▶ Information shown
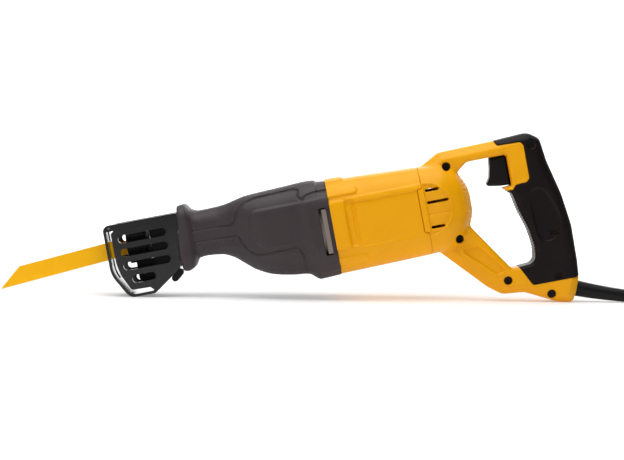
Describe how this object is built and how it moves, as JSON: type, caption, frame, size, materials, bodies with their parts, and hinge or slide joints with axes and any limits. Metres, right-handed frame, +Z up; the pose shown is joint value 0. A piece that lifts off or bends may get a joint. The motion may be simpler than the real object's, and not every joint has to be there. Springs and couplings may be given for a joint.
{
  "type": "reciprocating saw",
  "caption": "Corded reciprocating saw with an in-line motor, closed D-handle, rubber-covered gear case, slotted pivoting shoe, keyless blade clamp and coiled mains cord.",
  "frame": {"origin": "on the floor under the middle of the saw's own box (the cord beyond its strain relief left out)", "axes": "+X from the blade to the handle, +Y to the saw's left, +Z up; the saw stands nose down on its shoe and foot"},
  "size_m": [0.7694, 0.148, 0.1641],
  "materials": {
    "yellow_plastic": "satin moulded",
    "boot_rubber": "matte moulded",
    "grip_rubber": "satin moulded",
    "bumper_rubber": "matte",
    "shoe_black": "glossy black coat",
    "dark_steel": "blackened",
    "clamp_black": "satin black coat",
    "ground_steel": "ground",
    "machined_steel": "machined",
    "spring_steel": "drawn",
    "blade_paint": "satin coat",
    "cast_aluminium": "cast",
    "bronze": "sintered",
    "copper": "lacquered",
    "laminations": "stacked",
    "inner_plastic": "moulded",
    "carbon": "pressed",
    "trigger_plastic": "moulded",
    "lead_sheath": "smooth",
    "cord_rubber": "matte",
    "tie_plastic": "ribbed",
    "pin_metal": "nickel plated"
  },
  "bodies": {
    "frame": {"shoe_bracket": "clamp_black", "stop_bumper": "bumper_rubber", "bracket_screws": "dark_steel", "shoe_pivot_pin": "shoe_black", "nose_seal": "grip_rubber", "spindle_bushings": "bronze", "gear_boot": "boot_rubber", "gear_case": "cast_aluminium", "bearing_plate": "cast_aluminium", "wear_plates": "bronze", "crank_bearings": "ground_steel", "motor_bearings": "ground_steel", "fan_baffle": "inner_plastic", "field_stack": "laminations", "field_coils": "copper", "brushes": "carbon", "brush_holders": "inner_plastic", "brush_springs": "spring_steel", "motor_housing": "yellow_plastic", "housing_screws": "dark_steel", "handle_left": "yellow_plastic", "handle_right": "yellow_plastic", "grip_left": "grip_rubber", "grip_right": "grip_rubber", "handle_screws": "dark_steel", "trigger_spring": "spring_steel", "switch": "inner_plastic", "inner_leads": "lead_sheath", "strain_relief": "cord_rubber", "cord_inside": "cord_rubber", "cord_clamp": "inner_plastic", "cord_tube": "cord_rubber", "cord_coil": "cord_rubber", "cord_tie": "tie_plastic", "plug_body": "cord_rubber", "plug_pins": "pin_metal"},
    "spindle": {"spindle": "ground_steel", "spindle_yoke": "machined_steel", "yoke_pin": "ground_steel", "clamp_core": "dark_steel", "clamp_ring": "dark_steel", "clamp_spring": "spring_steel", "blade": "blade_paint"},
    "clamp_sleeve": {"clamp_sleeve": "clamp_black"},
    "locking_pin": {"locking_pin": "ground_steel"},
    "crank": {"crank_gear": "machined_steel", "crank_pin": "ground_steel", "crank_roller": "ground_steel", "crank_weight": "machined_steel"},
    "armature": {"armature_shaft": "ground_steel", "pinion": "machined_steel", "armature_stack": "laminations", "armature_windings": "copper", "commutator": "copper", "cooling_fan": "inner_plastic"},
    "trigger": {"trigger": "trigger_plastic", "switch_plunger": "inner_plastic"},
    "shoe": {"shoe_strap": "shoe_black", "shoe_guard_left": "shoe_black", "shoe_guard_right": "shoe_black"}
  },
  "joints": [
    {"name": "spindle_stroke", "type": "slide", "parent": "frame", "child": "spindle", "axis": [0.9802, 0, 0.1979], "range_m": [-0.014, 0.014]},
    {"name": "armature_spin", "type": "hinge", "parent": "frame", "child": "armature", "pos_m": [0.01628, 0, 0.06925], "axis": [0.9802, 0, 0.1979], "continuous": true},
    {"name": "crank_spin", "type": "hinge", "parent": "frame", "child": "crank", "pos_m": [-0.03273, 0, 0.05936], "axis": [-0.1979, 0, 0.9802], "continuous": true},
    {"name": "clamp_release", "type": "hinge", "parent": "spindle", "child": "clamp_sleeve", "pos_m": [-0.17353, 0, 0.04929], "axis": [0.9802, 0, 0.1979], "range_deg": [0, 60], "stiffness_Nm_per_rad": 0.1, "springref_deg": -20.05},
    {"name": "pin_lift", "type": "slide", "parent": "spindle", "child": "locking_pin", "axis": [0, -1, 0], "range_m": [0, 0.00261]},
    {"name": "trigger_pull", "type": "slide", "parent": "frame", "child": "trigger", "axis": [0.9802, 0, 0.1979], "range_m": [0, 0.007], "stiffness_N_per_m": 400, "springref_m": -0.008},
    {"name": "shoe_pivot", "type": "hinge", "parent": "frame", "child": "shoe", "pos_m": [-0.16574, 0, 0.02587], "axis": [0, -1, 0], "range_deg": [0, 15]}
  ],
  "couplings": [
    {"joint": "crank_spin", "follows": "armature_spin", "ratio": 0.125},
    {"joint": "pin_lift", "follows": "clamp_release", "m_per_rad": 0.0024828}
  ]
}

▶ Requirement
Go through the material above line by line and copy it exactly.

▶ The output
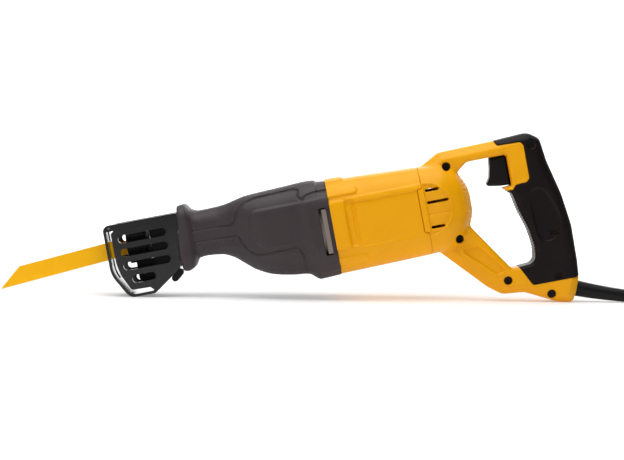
Describe how this object is built and how it moves, as JSON: type, caption, frame, size, materials, bodies with their parts, and hinge or slide joints with axes and any limits. Metres, right-handed frame, +Z up; the pose shown is joint value 0. A piece that lifts off or bends may get a joint. The motion may be simpler than the real object's, and not every joint has to be there. Springs and couplings may be given for a joint.
{
  "type": "reciprocating saw",
  "caption": "Corded reciprocating saw with an in-line motor, closed D-handle, rubber-covered gear case, slotted pivoting shoe, keyless blade clamp and coiled mains cord.",
  "frame": {"origin": "on the floor under the middle of the saw's own box (the cord beyond its strain relief left out)", "axes": "+X from the blade to the handle, +Y to the saw's left, +Z up; the saw stands nose down on its shoe and foot"},
  "size_m": [0.7694, 0.148, 0.1641],
  "materials": {
    "yellow_plastic": "satin moulded",
    "boot_rubber": "matte moulded",
    "grip_rubber": "satin moulded",
    "bumper_rubber": "matte",
    "shoe_black": "glossy black coat",
    "dark_steel": "blackened",
    "clamp_black": "satin black coat",
    "ground_steel": "ground",
    "machined_steel": "machined",
    "spring_steel": "drawn",
    "blade_paint": "satin coat",
    "cast_aluminium": "cast",
    "bronze": "sintered",
    "copper": "lacquered",
    "laminations": "stacked",
    "inner_plastic": "moulded",
    "carbon": "pressed",
    "trigger_plastic": "moulded",
    "lead_sheath": "smooth",
    "cord_rubber": "matte",
    "tie_plastic": "ribbed",
    "pin_metal": "nickel plated"
  },
  "bodies": {
    "frame": {"shoe_bracket": "clamp_black", "stop_bumper": "bumper_rubber", "bracket_screws": "dark_steel", "shoe_pivot_pin": "shoe_black", "nose_seal": "grip_rubber", "spindle_bushings": "bronze", "gear_boot": "boot_rubber", "gear_case": "cast_aluminium", "bearing_plate": "cast_aluminium", "wear_plates": "bronze", "crank_bearings": "ground_steel", "motor_bearings": "ground_steel", "fan_baffle": "inner_plastic", "field_stack": "laminations", "field_coils": "copper", "brushes": "carbon", "brush_holders": "inner_plastic", "brush_springs": "spring_steel", "motor_housing": "yellow_plastic", "housing_screws": "dark_steel", "handle_left": "yellow_plastic", "handle_right": "yellow_plastic", "grip_left": "grip_rubber", "grip_right": "grip_rubber", "handle_screws": "dark_steel", "trigger_spring": "spring_steel", "switch": "inner_plastic", "inner_leads": "lead_sheath", "strain_relief": "cord_rubber", "cord_inside": "cord_rubber", "cord_clamp": "inner_plastic", "cord_tube": "cord_rubber", "cord_coil": "cord_rubber", "cord_tie": "tie_plastic", "plug_body": "cord_rubber", "plug_pins": "pin_metal"},
    "spindle": {"spindle": "ground_steel", "spindle_yoke": "machined_steel", "yoke_pin": "ground_steel", "clamp_core": "dark_steel", "clamp_ring": "dark_steel", "clamp_spring": "spring_steel", "blade": "blade_paint"},
    "clamp_sleeve": {"clamp_sleeve": "clamp_black"},
    "locking_pin": {"locking_pin": "ground_steel"},
    "crank": {"crank_gear": "machined_steel", "crank_pin": "ground_steel", "crank_roller": "ground_steel", "crank_weight": "machined_steel"},
    "armature": {"armature_shaft": "ground_steel", "pinion": "machined_steel", "armature_stack": "laminations", "armature_windings": "copper", "commutator": "copper", "cooling_fan": "inner_plastic"},
    "trigger": {"trigger": "trigger_plastic", "switch_plunger": "inner_plastic"},
    "shoe": {"shoe_strap": "shoe_black", "shoe_guard_left": "shoe_black", "shoe_guard_right": "shoe_black"}
  },
  "joints": [
    {"name": "spindle_stroke", "type": "slide", "parent": "frame", "child": "spindle", "axis": [0.9802, 0, 0.1979], "range_m": [-0.014, 0.014]},
    {"name": "armature_spin", "type": "hinge", "parent": "frame", "child": "armature", "pos_m": [0.01628, 0, 0.06925], "axis": [0.9802, 0, 0.1979], "continuous": true},
    {"name": "crank_spin", "type": "hinge", "parent": "frame", "child": "crank", "pos_m": [-0.03273, 0, 0.05936], "axis": [-0.1979, 0, 0.9802], "continuous": true},
    {"name": "clamp_release", "type": "hinge", "parent": "spindle", "child": "clamp_sleeve", "pos_m": [-0.17353, 0, 0.04929], "axis": [0.9802, 0, 0.1979], "range_deg": [0, 60], "stiffness_Nm_per_rad": 0.1, "springref_deg": -20.05},
    {"name": "pin_lift", "type": "slide", "parent": "spindle", "child": "locking_pin", "axis": [0, -1, 0], "range_m": [0, 0.00261]},
    {"name": "trigger_pull", "type": "slide", "parent": "frame", "child": "trigger", "axis": [0.9802, 0, 0.1979], "range_m": [0, 0.007], "stiffness_N_per_m": 400, "springref_m": -0.008},
    {"name": "shoe_pivot", "type": "hinge", "parent": "frame", "child": "shoe", "pos_m": [-0.16574, 0, 0.02587], "axis": [0, -1, 0], "range_deg": [0, 15]}
  ],
  "couplings": [
    {"joint": "crank_spin", "follows": "armature_spin", "ratio": 0.125},
    {"joint": "pin_lift", "follows": "clamp_release", "m_per_rad": 0.0024828}
  ]
}